The future of the German touring car series DTM (Deutsche Tourenwagen Masters) is in doubt following Audi's announcement Monday that it will exit the series at the end of the 2020 season.
The automaker cited the challenges of the ongoing Covid-19 coronavirus pandemic and a commitment to Formula E as the reasons for leaving DTM, which has operated in its current format since 2000.
Over its decades of participation, Audi has racked up 23 championship titles, including eleven driver titles and 114 victories. But its decision to quit will leave BMW as the sole manufacturer in the series. Mercedes-Benz and Aston Martin also competed in DTM but quit after 2018 and 2019, respectively.
“Audi has shaped the DTM and the DTM has shaped Audi,” said Markus Duesmann, CEO of Audi. “With this energy, we’re going to drive our transformation into a provider of sporty, sustainable electric mobility forward.”

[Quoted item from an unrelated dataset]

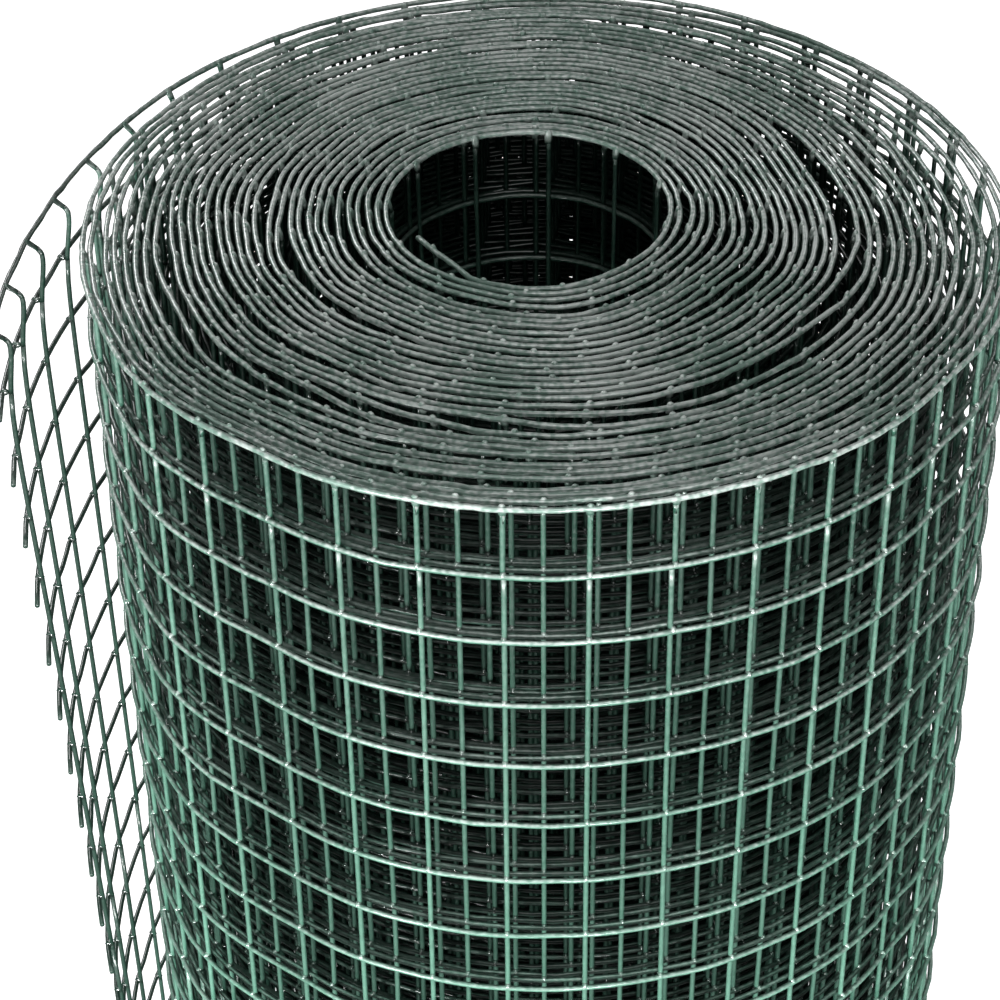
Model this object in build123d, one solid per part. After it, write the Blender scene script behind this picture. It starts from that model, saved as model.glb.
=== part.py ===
from build123d import *
import math
import os

# Roll of welded wire mesh fencing, standing on its end.
# One strip of square mesh is wound from the bore outwards, counter-clockwise seen from above,
# and its outer end springs off the roll on the left (-X) side.
# Frame: origin on the axis of the bore, at the bottom end. +Z runs up the roll, -Y is its front.
# All lengths are in millimetres.

# Mesh
mesh_pitch = 25.4  # one inch squares
cells_high = 39  # a roll one metre high
coated_wire = 1.7  # steel wire with its coat
weld_depth = 0.3  # how far two crossing wires sink into each other
cut_end = 2.2  # upright wires pass the edge wire's centre line by this much

# Roll
bore_radius = 43.0
roll_radius = 154.0
roll_centre = (5.0, -9.0)  # the bore lies off the middle, because the far side is wound tighter
turn_groups = (5, 7, 6, 7, 6)  # turns wound tight on each other, from the bore outwards, 31 in all
loose_extra = 0.8  # the turns of the last group lie this much further apart
slack = 0.4  # least gap between two groups

# End faces: each turn is a sharp ridge, and a crescent slot parts each group from the next
ridge_drop = 0.3  # ridges end this far below the two rims
groove_depth = 3.0
slot_depth = 12.0
underside_step = 8  # the underside shows one wide ridge for each group, which keeps the model light

# Loose outer lap, from where it parts from the roll at the back to its free end at the front left.
# It lies close to the roll below and springs further off it towards the top.
lap_start_angle = 80.0  # degrees about the roll's centre, from +X
lap_start_radius = 151.5
lap_wound_radius = 158.5
lap_wound_arc = 71.0  # degrees that still follow the roll
lap_free_length = 144.0
lap_free_radius_below = 158.0
lap_free_radius_top = 285.0
lap_spring_height = 360.0  # the lap starts to lean outwards here

# Worked out from the above
sheet_thickness = 2 * coated_wire - weld_depth
height = cells_high * mesh_pitch + 2 * cut_end
drift = math.hypot(*roll_centre) / (len(turn_groups) - 1)  # shift of the centre from group to group
turn_pitch = (
    roll_radius
    - bore_radius
    - (len(turn_groups) - 1) * (drift + slack)
    - turn_groups[-1] * loose_extra
) / sum(turn_groups)


def group_limits():
    """Inner radius, outer radius, centre and turns of each group."""
    limits = []
    inner = bore_radius
    for number, count in enumerate(turn_groups):
        share = number / (len(turn_groups) - 1)
        loose = loose_extra if share == 1 else 0
        outer = inner + count * (turn_pitch + loose)
        limits.append((inner, outer, (roll_centre[0] * share, roll_centre[1] * share), count))
        inner = outer + drift + slack
    return limits


def cylinder(radius, length, centre, base=0.0):
    """Upright cylinder standing on the height named base."""
    return Pos(*centre, base) * Cylinder(radius, length, align=(Align.CENTER, Align.CENTER, Align.MIN))


def ridge_cutter(inner, outer, centre, ridges):
    """Turned cutter that leaves a comb of sharp ridges in a top face, one for each turn."""
    pitch = (outer - inner) / ridges
    crest = height - ridge_drop
    valley = crest - groove_depth
    outline = [(outer, height + 1), (inner, height + 1), (inner, valley)]
    for number in range(ridges):
        outline.append((inner + (number + 0.5) * pitch, crest))
        outline.append((inner + (number + 1) * pitch, valley))
    section = Plane.XZ * make_face(Polyline(*outline, close=True))
    return Pos(*centre, 0) * revolve(section, Axis.Z)


def slot_cutter(inside, outside, depth):
    """Crescent between the outer circle of one group and the inner circle of the next."""
    core = cylinder(inside[1], depth + 2, inside[2], height - depth - 1)
    return cylinder(outside[0], depth + 1, outside[2], height - depth) - core


def end_cutters(slot, step):
    """Everything cut from one end: ridges for every step-th turn, and the slots between groups."""
    limits = group_limits()
    rim = sheet_thickness / 2
    cutters = []
    for inner, outer, centre, count in limits:
        start = inner + rim if inner == bore_radius else inner
        stop = outer - rim if outer == limits[-1][1] else outer
        cutters.append(ridge_cutter(start, stop, centre, math.ceil(count / step)))
    for inside, outside in zip(limits, limits[1:]):
        cutters.append(slot_cutter(inside, outside, slot))
    return cutters


def wound_body():
    """The turned body with its bore and the turns on its two ends."""
    body = cylinder(roll_radius, height, roll_centre) - cylinder(bore_radius, height, (0, 0))
    middle = Plane.XY.offset(height / 2)
    below = [mirror(cutter, about=middle) for cutter in end_cutters(groove_depth + ridge_drop, underside_step)]
    return body - end_cutters(slot_depth, 1) - below


def lap_edge(free_radius, offset):
    """One side of the lap in plan: an arc that creeps out of the roll, then a freer one.

    offset moves the line outwards from the middle of the sheet.
    """
    angle = math.radians(lap_start_angle)
    out = (math.cos(angle), math.sin(angle))
    start = (
        roll_centre[0] + (lap_start_radius + offset) * out[0],
        roll_centre[1] + (lap_start_radius + offset) * out[1],
    )
    wound = JernArc(start, (-out[1], out[0]), lap_wound_radius + offset, lap_wound_arc)
    free_arc = math.degrees(lap_free_length / free_radius)
    free = JernArc(wound @ 1, wound % 1, free_radius + offset, free_arc)
    return wound, free


def lap_section(outer, inner, level):
    """Plan of one stretch of the lap at one height, between its outer and its inner side."""
    root = Line(inner @ 0, outer @ 0)
    tip = Line(outer @ 1, inner @ 1)
    return Pos(0, 0, level) * make_face([root, outer, tip, inner])


def loose_lap():
    """The loose lap: its wound stretch is upright, and its free stretch flares out towards the top."""
    outer_wound, outer_below = lap_edge(lap_free_radius_below, sheet_thickness / 2)
    inner_wound, inner_below = lap_edge(lap_free_radius_below, -sheet_thickness / 2)
    _, outer_top = lap_edge(lap_free_radius_top, sheet_thickness / 2)
    _, inner_top = lap_edge(lap_free_radius_top, -sheet_thickness / 2)
    wound = extrude(lap_section(outer_wound, inner_wound, 0), amount=height, dir=(0, 0, 1))
    below = extrude(lap_section(outer_below, inner_below, 0), amount=lap_spring_height, dir=(0, 0, 1))
    flare = loft(
        [
            lap_section(outer_below, inner_below, lap_spring_height),
            lap_section(outer_top, inner_top, height),
        ],
        ruled=True,
    )
    return wound + below + flare


def mesh_roll():
    """The whole strip as one piece."""
    return wound_body() + loose_lap()


roll = mesh_roll()
roll.label = "mesh_roll"

os.makedirs("parts", exist_ok=True)
export_step(roll, "parts/mesh_roll.step")
print("groups", [(round(inner, 1), round(outer, 1)) for inner, outer, _, _ in group_limits()])
print("volume", round(roll.volume), "box", roll.bounding_box())
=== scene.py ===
import math

import bpy
import numpy as np
from mathutils import Matrix


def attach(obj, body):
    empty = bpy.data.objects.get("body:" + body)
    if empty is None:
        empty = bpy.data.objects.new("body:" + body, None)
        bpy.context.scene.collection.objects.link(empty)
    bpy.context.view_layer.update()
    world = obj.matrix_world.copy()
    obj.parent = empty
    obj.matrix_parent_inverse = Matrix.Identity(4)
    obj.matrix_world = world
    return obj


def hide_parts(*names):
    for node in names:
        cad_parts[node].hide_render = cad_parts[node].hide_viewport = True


# Roll of welded wire mesh fencing, standing on its end: the visual model over the CAD frame.
# The whole mesh is drawn on one strip: a length along the strip, a height up the roll and a distance
# out of the middle of the strip give a point in space. Lengths are millimetres until a mesh is made.

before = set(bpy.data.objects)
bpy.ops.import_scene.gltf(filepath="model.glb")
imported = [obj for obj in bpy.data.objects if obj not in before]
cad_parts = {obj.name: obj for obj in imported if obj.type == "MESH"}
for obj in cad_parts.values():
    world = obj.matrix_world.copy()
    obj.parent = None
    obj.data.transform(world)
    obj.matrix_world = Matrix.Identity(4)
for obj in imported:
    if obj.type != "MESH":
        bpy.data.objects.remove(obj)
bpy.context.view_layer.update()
MM = 0.001

# Mesh: its squares and its height are the part's, and its wires are a little thicker than there
PITCH = 25.4
CELLS_HIGH = 39
TOP_ROW = CELLS_HIGH  # rows of line wires are counted from the edge wire at the foot
SHOWN_ROW = 28  # from here up the rows show in the photo, and get the finer wires
WIRE_RADIUS = 0.88  # with its coat
EDGE_RADIUS = 0.95  # the top edge wire has the thickest and roughest coat
WELD_DEPTH = 0.4  # how far two crossing wires sink into each other
CUT_END = 2.2  # the part's upright wires pass the edge wires' centre lines by this much
HEIGHT = CELLS_HIGH * PITCH + 2 * CUT_END
SHEET_THICKNESS = 4 * WIRE_RADIUS - WELD_DEPTH
LINE_OUT = SHEET_THICKNESS / 2 - WIRE_RADIUS  # line wires run on the outer side of the strip
CROSS_OUT = -LINE_OUT  # upright wires stand on its inner side
row_height = CUT_END + PITCH * np.arange(CELLS_HIGH + 1)
TOP_EDGE = row_height[-1]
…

The news comes after Audi's parent Volkswagen announced in 2019 that the future of its motorsport operations would be entirely focused on electric performance.
DTM organizer ITR isn't sitting on its hands. The organizer has made attempts to merge rules with popular Japanese touring car series Super GT. It's also hinted at a possible future for DTM where teams would compete using electric race cars packing as much as 1,000 horsepower.

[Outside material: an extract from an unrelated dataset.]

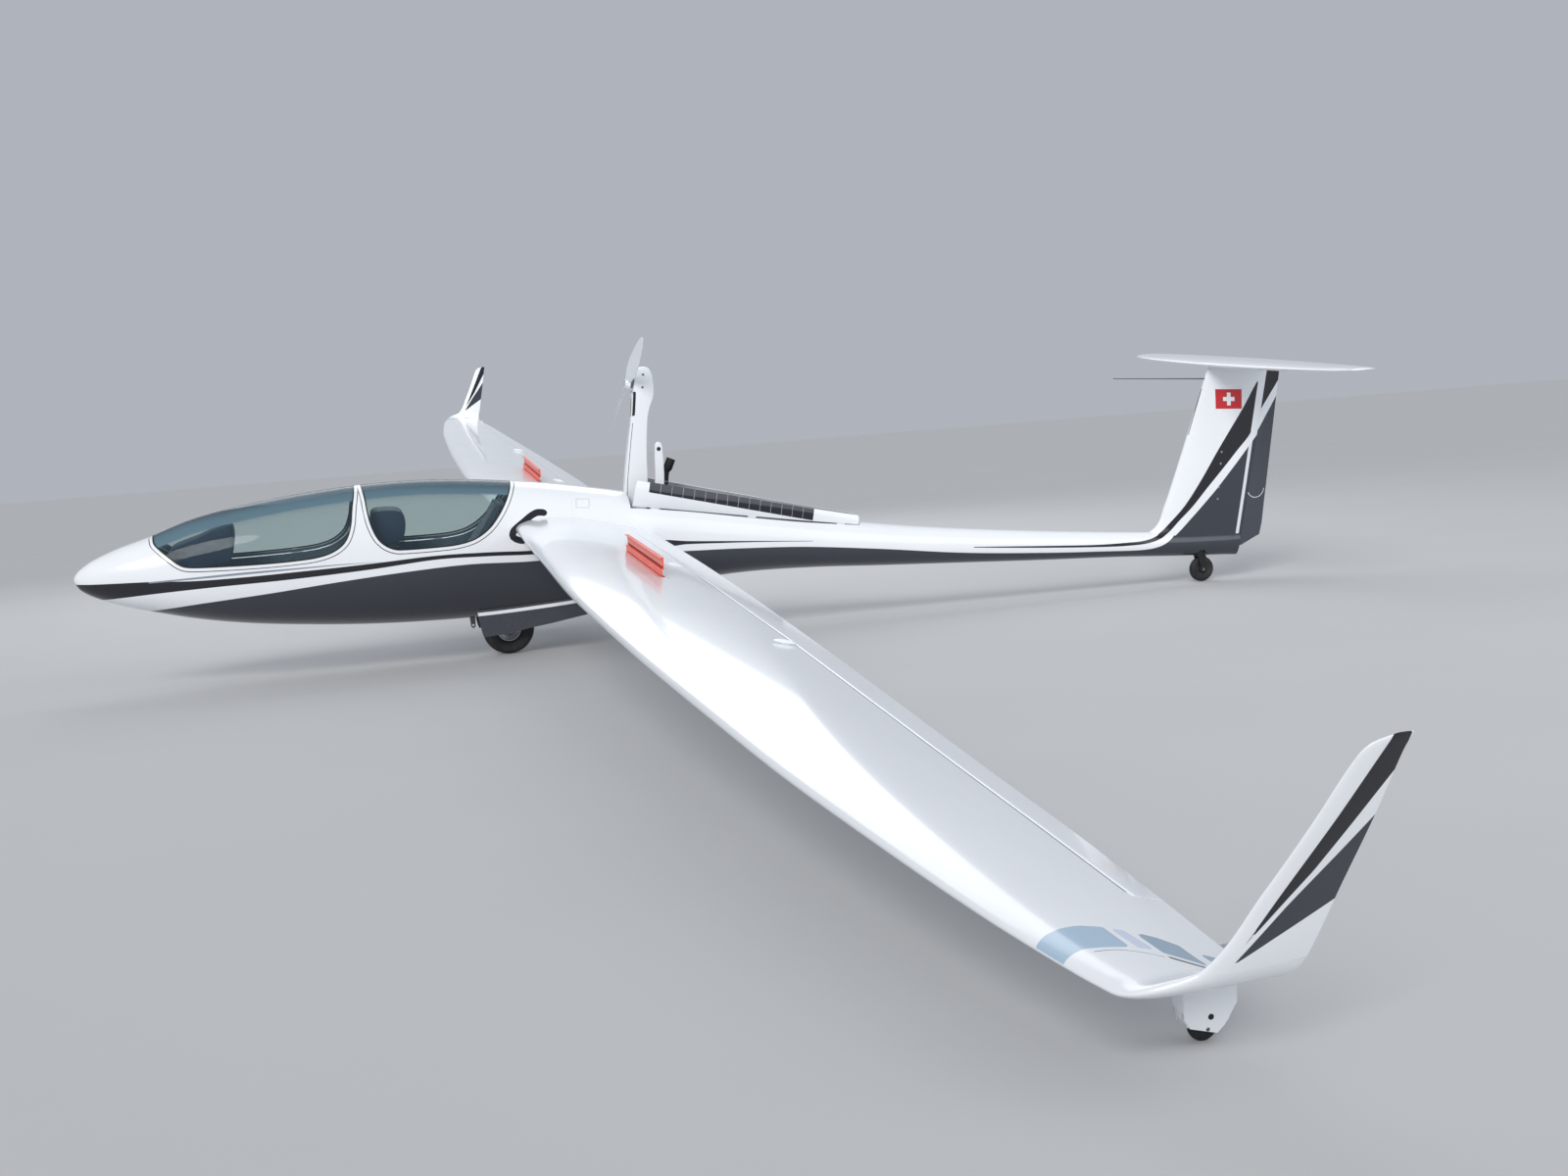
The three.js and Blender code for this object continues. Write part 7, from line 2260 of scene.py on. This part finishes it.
class MakeTail(bpy.types.Operator):
    """Build fin, rudder, tailplane and elevator"""
    bl_idname = "sailplane.tail"
    bl_label = "Tail"

    def execute(self, context):
        make_fin()
        make_rudder()
        make_tailplane()
        return {"FINISHED"}


class MakeEngineDoors(bpy.types.Operator):
    """Build the engine doors with their solar cells"""
    bl_idname = "sailplane.engine_doors"
    bl_label = "Engine doors"

    def execute(self, context):
        make_engine_doors()
        return {"FINISHED"}


class MakeMast(bpy.types.Operator):
    """Build the propeller mast, its brace and the exhaust"""
    bl_idname = "sailplane.mast"
    bl_label = "Mast"

    def execute(self, context):
        make_mast()
        make_exhaust()
        return {"FINISHED"}


class MakePropeller(bpy.types.Operator):
    """Build the propeller"""
    bl_idname = "sailplane.propeller"
    bl_label = "Propeller"

    def execute(self, context):
        make_propeller()
        return {"FINISHED"}


class MakeMainGear(bpy.types.Operator):
    """Build the main wheel and its doors"""
    bl_idname = "sailplane.main_gear"
    bl_label = "Main gear"

    def execute(self, context):
        make_main_wheel()
        make_gear_doors()
        return {"FINISHED"}


class MakeTailWheel(bpy.types.Operator):
    """Build the tail wheel and its fork"""
    bl_idname = "sailplane.tail_wheel"
    bl_label = "Tail wheel"

    def execute(self, context):
        make_tail_wheel()
        return {"FINISHED"}


class MakeTipWheels(bpy.types.Operator):
    """Build the tip wheels and their fairings"""
    bl_idname = "sailplane.tip_wheels"
    bl_label = "Tip wheels"

    def execute(self, context):
        make_tip_wheels()
        return {"FINISHED"}


class MakeSeats(bpy.types.Operator):
    """Build the seat pans and harnesses"""
    bl_idname = "sailplane.seats"
    bl_label = "Seats and harness"

    def execute(self, context):
        make_seats()
        make_harness()
        return {"FINISHED"}


class MakeCushions(bpy.types.Operator):
    """Build the seat cushions"""
    bl_idname = "sailplane.cushions"
    bl_label = "Cushions"

    def execute(self, context):
        make_cushions()
        return {"FINISHED"}


class MakeControls(bpy.types.Operator):
    """Build instrument covers and control sticks"""
    bl_idname = "sailplane.controls"
    bl_label = "Instruments and sticks"

    def execute(self, context):
        make_instruments()
        make_sticks()
        return {"FINISHED"}


class MakeFittings(bpy.types.Operator):
    """Finish the fittings that keep their own shape"""
    bl_idname = "sailplane.fittings"
    bl_label = "Small fittings"

    def execute(self, context):
        finish_kept()
        return {"FINISHED"}


class MakeStage(bpy.types.Operator):
    """Build the floor, the lights and the camera"""
    bl_idname = "sailplane.stage"
    bl_label = "Stage"

    def execute(self, context):
        make_floor()
        make_lights()
        make_camera()
        return {"FINISHED"}


OPERATORS = (MakeFuselage, MakeCanopies, MakeWings, MakeWinglets, MakeWingSurfaces, MakeAirbrakes, MakeTail,
             MakeEngineDoors, MakeMast, MakePropeller, MakeMainGear, MakeTailWheel, MakeTipWheels, MakeSeats,
             MakeCushions, MakeControls, MakeFittings, MakeStage)


class SailplanePanel(bpy.types.Panel):
    """The build steps, colours and sizes"""
    bl_idname = "VIEW3D_PT_sailplane"
    bl_label = "Sailplane"
    bl_space_type = "VIEW_3D"
    bl_region_type = "UI"
    bl_category = "Sailplane"

    def draw(self, context):
        for step in OPERATORS:
            self.layout.operator(step.bl_idname)
        for group in (context.scene.sailplane_colours, context.scene.sailplane_sizes):
            box = self.layout.box()
            for name in group.bl_rna.properties.keys():
                if name not in ("rna_type", "name"):
                    box.prop(group, name)


CLASSES = (SailplaneColours, SailplaneSizes, *OPERATORS, SailplanePanel)


def register():
    """Makes the classes known, and gives the scene its colours and sizes."""
    for kind in CLASSES:
        bpy.utils.register_class(kind)
    bpy.types.Scene.sailplane_colours = bpy.props.PointerProperty(type=SailplaneColours)
    bpy.types.Scene.sailplane_sizes = bpy.props.PointerProperty(type=SailplaneSizes)


def unregister():
    """Takes back what register gave."""
    del bpy.types.Scene.sailplane_sizes
    del bpy.types.Scene.sailplane_colours
    for kind in reversed(CLASSES):
        bpy.utils.unregister_class(kind)


def main():
    """Registers the add-on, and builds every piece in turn."""
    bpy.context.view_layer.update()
    register()
    for step in OPERATORS:
        group, name = step.bl_idname.split(".")
        if getattr(getattr(bpy.ops, group), name)() != {"FINISHED"}:
            raise RuntimeError(f"{step.bl_label} was not finished")


if __name__ == "__main__":
    main()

“My commitment remains to the year ahead, and to ensuring we provide our hundreds of thousands of fans with a thrilling and competitive season,” said Gerhard Berger, chairman of ITR. “But, as soon as possible, I also want to create planning security for our participating teams, sponsors and everybody whose job depends on the DTM.”
DTM's current season is on hold due to the coronavirus. Organizers are hopeful of hosting the first race in mid-July.